Yem piyasasında neler oluyor? Artan yem fiyatlarının önüne neden geçilemiyor?
Yem piyasasında neler oluyor? Artan yem fiyatları ülke hayvancılığını nasıl etkiliyor? Lisanslı Depoculuk kime hizmet ediyor? TMO son yıllarda regülasyon görevini neden tam olarak yapamıyor? Artan yem fiyatları karşısında üreticinin üretimini sürdürebilmesi için kırmızı etin karkas kesim fiyatı ile çiğ süt fiyatı ne olmalı? Yaşanan kuraklıkla birlikte sektör nasıl etkilenecek? Bu soruların cevaplarına yönelik kapsamlı bir haber çalışması yaptık.
Özet; Son yıllarda yem fiyatlarındaki afaki fiyat artışından müstahsil başta olmak üzere sanayici de oldukça fazla etkilenmektedir.

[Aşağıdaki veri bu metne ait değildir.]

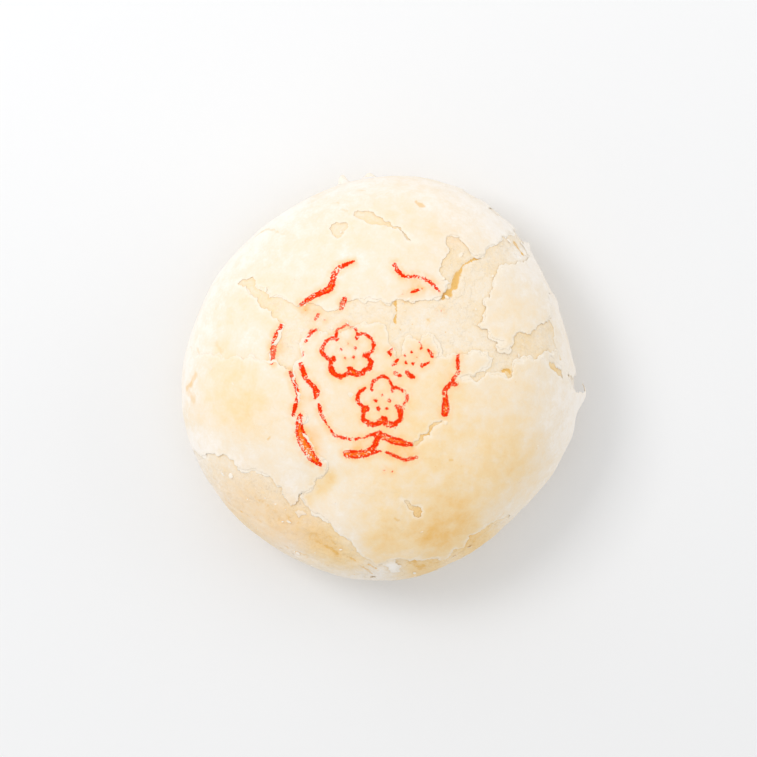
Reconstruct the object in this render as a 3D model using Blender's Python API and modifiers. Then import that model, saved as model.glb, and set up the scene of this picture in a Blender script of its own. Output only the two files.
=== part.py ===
"""Mung bean puff pastry: a domed, flaky round with a red-printed top, baked in one piece.

Metres, +Z up. The origin is the middle of the flat base that it rests on, east is +X and north is +Y,
the longer way across. Run with: blender --background --python part.py
"""

import math

import bpy

# Driving dimensions
MEAN_RADIUS = 0.0408
HEIGHT = 0.038
GIRTH_HEIGHT = 0.0145  # where the side stands out furthest
BASE_RADIUS = 0.030

# The dome above the girth is |r|^SPREAD + |z|^RISE = 1, so it is broad on top with a round shoulder.
DOME_SPREAD = 2.5
DOME_RISE = 1.9
TUCK_SPREAD = 2.2  # below the girth the side tucks in along the same kind of curve

# Rings and steps of the turned body
DOME_RINGS = 26
TUCK_RINGS = 8
STEPS = 112
MERGE_DISTANCE = 0.00001
NEAR_AXIS = 0.000001  # keeps the crown's own point from being divided by no radius

# Out-of-round waves of the outline: lobes, share of the radius, bearing of a crest in degrees
OUTLINE_WAVES = ((2, 0.024, 65.0), (3, 0.011, -48.0), (4, 0.011, -10.0), (5, 0.008, -10.0))

# Broad swellings and dents of the baked skin: east, north, reach and rise
PUFFS = (
    (-0.0250, -0.0085, 0.0110, 0.0009),
    (0.0140, -0.0220, 0.0140, 0.0008),
    (0.0040, 0.0240, 0.0130, 0.0005),
    (0.0300, 0.0090, 0.0070, 0.0004),
    (-0.0115, -0.0225, 0.0050, -0.0007),
    (0.0000, 0.0020, 0.0120, -0.0004),
)

# The outer skin is torn off along these trails. Each stop is east, north and half the trail's width.
SKIN_DEPTH = 0.0006
TEAR_SOFTNESS = 0.0024  # the torn edge slopes down over this width
BAND_TEAR = (
    (-0.0270, 0.0190, 0.0006),
    (-0.0185, 0.0115, 0.0040),
    (-0.0020, 0.0125, 0.0045),
    (0.0170, 0.0105, 0.0060),
    (0.0270, 0.0170, 0.0050),
    (0.0320, 0.0275, 0.0020),
)
SIDE_TEAR = (
    (-0.0330, -0.0180, 0.0040),
    (-0.0250, -0.0300, 0.0080),
    (-0.0120, -0.0360, 0.0065),
    (0.0000, -0.0400, 0.0010),
)
CRACK_TEAR = (
    (0.0150, 0.0180, 0.0012),
    (0.0185, 0.0225, 0.0020),
    (0.0215, 0.0255, 0.0012),
)
TEARS = (BAND_TEAR, SIDE_TEAR, CRACK_TEAR)

CRUST_COLOUR = (0.86, 0.73, 0.55, 1.0)
CRUST_ROUGHNESS = 0.75
SHARP_ANGLE = math.radians(40)


def clear_scene():
    for old in list(bpy.data.objects):
        bpy.data.objects.remove(old)


def smooth_step(share):
    share = min(1.0, max(0.0, share))
    return share * share * (3.0 - 2.0 * share)


def body_profile():
    """(radius, height) from the crown down the outer side to the middle of the base."""
    points = []
    for ring in range(DOME_RINGS):
        # This spacing keeps the rings near the crown evenly apart.
        angle = 0.5 * math.pi * (ring / DOME_RINGS) ** (DOME_SPREAD / 2.0)
        radius = MEAN_RADIUS * math.sin(angle) ** (2.0 / DOME_SPREAD)
        rise = (HEIGHT - GIRTH_HEIGHT) * math.cos(angle) ** (2.0 / DOME_RISE)
        points.append((radius, GIRTH_HEIGHT + rise))
    for ring in range(TUCK_RINGS + 1):
        angle = 0.5 * math.pi * ring / TUCK_RINGS
        out = (MEAN_RADIUS - BASE_RADIUS) * abs(math.cos(angle)) ** (2.0 / TUCK_SPREAD)
        fall = math.sin(angle) ** (2.0 / TUCK_SPREAD)
        points.append((BASE_RADIUS + out, GIRTH_HEIGHT * (1.0 - fall)))
    points.append((0.0, 0.0))
    return points


def turned_mesh(name):
    """The profile turned into a closed mesh by a Screw modifier."""
    profile = body_profile()
    line = bpy.data.meshes.new(name + "_profile")
    edges = [(i, i + 1) for i in range(len(profile) - 1)]
    line.from_pydata([(radius, 0.0, height) for radius, height in profile], edges, [])
    turned = bpy.data.objects.new(name + "_turned", line)
    bpy.context.scene.collection.objects.link(turned)

    screw = turned.modifiers.new("turn", "SCREW")
    screw.steps = screw.render_steps = STEPS
    screw.use_merge_vertices = True
    screw.merge_threshold = MERGE_DISTANCE

    graph = bpy.context.evaluated_depsgraph_get()
    mesh = bpy.data.meshes.new_from_object(turned.evaluated_get(graph))
    mesh.name = name
    bpy.data.objects.remove(turned)
    bpy.data.meshes.remove(line)
    return mesh


def outline_factor(bearing):
    """The outline's radius at a bearing, as a share of the mean radius."""
    factor = 1.0
    for lobes, share, crest in OUTLINE_WAVES:
        factor += share * math.cos(lobes * (bearing - math.radians(crest)))
    return factor


def puff(east, north):
    """How far the skin stands up over a point of the dome, before any of it is torn off."""
    rise = 0.0
    for middle_east, middle_north, reach, height in PUFFS:
        span = math.hypot(east - middle_east, north - middle_north) / reach
        rise += height * math.exp(-span * span)
    return rise


def distance_into_tear(east, north, trail):
    """How far inside a torn trail a point is; negative outside."""
    deepest = -math.inf
    for (e0, n0, w0), (e1, n1, w1) in zip(trail, trail[1:]):
        run = (e1 - e0, n1 - n0)
        along = ((east - e0) * run[0] + (north - n0) * run[1]) / (run[0] ** 2 + run[1] ** 2)
        along = min(1.0, max(0.0, along))
        off = math.hypot(east - e0 - along * run[0], north - n0 - along * run[1])
        deepest = max(deepest, w0 + along * (w1 - w0) - off)
    return deepest


def torn_depth(east, north):
    """How much of the skin is missing at a point."""
    inside = max(distance_into_tear(east, north, trail) for trail in TEARS)
    return SKIN_DEPTH * smooth_step(0.5 + inside / TEAR_SOFTNESS)


def bake_shape(mesh):
    """Gives the turned mesh its uneven outline, swellings and torn skin. The base stays flat."""
    for vertex in mesh.vertices:
        east, north, height = vertex.co
        factor = outline_factor(math.atan2(north, east))
        east, north = east * factor, north * factor
        relief = smooth_step(height / GIRTH_HEIGHT) * (puff(east, north) - torn_depth(east, north))

        # The relief stands up from the top and outward from the side.
        radius = max(math.hypot(east, north), NEAR_AXIS)
        sideways = min(1.0, (radius / MEAN_RADIUS) ** 4)
        stretch = 1.0 + relief * sideways / radius
        vertex.co = (east * stretch, north * stretch, height + relief * (1.0 - sideways))


def centre_on_base(mesh):
    """Moves the mesh so that the middle of its box stands over the origin, on the ground."""
    for axis in (0, 1):
        ends = [vertex.co[axis] for vertex in mesh.vertices]
        middle = 0.5 * (min(ends) + max(ends))
        for vertex in mesh.vertices:
            vertex.co[axis] -= middle


def crust_material():
    material = bpy.data.materials.new("baked_crust")
    material.use_nodes = True
    shader = material.node_tree.nodes["Principled BSDF"]
    shader.inputs["Base Color"].default_value = CRUST_COLOUR
    shader.inputs["Roughness"].default_value = CRUST_ROUGHNESS
    shader.inputs["Metallic"].default_value = 0.0
    return material


def make_pastry(collection):
    mesh = turned_mesh("pastry")
    bake_shape(mesh)
    centre_on_base(mesh)
    mesh.shade_smooth()
    mesh.set_sharp_from_angle(angle=SHARP_ANGLE)
    mesh.materials.append(crust_material())
    pastry = bpy.data.objects.new("pastry", mesh)
    collection.objects.link(pastry)
    return pastry


def main():
    clear_scene()
    collection = bpy.data.collections.new("mung_bean_puff_pastry")
    bpy.context.scene.collection.children.link(collection)
    make_pastry(collection)


main()
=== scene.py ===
"""Mung bean puff pastry: the torn, browned leaves of its crust, the red stamp and the studio around it.

Metres, +Z up, east is +X and north is +Y. Outlines on the skin are given in millimetres as they look
from EYE_HEIGHT above the floor, at the girth's scale. A point that lies further out than the girth is
on the side below it, as far down as it is out.
"""

import math

import bpy
import numpy as np
from bpy.props import FloatProperty, FloatVectorProperty, IntProperty, PointerProperty
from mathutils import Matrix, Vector, noise
from mathutils.geometry import delaunay_2d_cdt
from mathutils.kdtree import KDTree


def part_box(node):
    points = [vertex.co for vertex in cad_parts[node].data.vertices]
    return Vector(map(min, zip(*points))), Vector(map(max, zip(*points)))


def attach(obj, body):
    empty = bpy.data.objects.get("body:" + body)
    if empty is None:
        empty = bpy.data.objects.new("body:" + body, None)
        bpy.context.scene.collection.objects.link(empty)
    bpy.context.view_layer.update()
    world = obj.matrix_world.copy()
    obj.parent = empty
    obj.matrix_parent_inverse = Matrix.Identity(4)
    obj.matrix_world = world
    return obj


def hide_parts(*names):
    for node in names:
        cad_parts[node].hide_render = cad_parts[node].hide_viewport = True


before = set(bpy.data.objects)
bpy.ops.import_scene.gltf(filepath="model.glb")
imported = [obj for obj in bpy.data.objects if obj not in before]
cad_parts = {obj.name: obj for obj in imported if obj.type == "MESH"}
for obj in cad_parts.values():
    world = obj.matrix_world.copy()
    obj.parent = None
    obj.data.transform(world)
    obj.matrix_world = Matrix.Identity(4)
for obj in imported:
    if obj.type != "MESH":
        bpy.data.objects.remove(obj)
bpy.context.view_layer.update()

bl_info = {
    "name": "Mung bean puff pastry",
    "version": (1, 0, 0),
    "blender": (4, 5, 0),
    "location": "3D View > Sidebar > Pastry",
    "description": "Makes a flaky puff pastry with torn leaves and stamped blossoms",
    "category": "Add Mesh",
}

PASTRY_BOX = np.array(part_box("pastry"))

# Seeds of the random draws. Each leaf and ply adds its own number.
CRUST_SEED = 1
BLOSSOM_SEED = 5
OUTLINE_SEED = 100
LEAF_SEED = 200
PLY_SEED = 300
FLAKE_SEED = 400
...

Fiyat artışlarının önüne geçmek için tedbir alınması gerekirken, üst üste alınan yanlış kararlar ve uygulamalar fiyat artışını iyice tetiklemiş ve tetiklemeye devam etmektedir. Bu haberimizde ülkemiz hayvancılığının başlıca sorunu olan besleme eksiklikleri ve fiyat artışı ele alınarak sektördeki gelişmeler değerlendirilecektir. Hayvan beslemede fiyat artışı, kalite ve istikrarsızlığın nedenleri aslında açıkça ortadadır. İşte dikkat çeken başlıklar…
YEM ÜRETİMİNDE NE KADAR DIŞA BAĞIMLIYIZ?
2020 yılında üretilen toplam 26.272.266 Ton karma yemde kullanılan hammadde ve katkı maddelerinin TUİK verilerine göre 12.395.794 tonu ithal edilmiştir. Bu rakam her ne kadar toplam üretimin % 47,18’ine tekabül etse de yem sektörünün ülkemizde faaliyet gösteren yağ, un ve nişasta fabrikalarından temin ettiği yağlı tohum küspeleri, buğday ve mısır kepeğinin ana hammaddesi olan yağlı tohumlar ve unluk buğdayın da çok büyük bir kısmı maalesef ithal edilmektedir. Dolayısıyla yem sektörü kabaca % 50-55 ve hatta bazı dönemlerde % 55-60 oranında hammaddede dolaylı ve doğrudan dışa bağımlıdır. Sadece hammadde ile sınırlı kalmıyor. Çuval, iplik ve etiket gibi ambalaj malzemelerinin tamamı dövize endekslidir.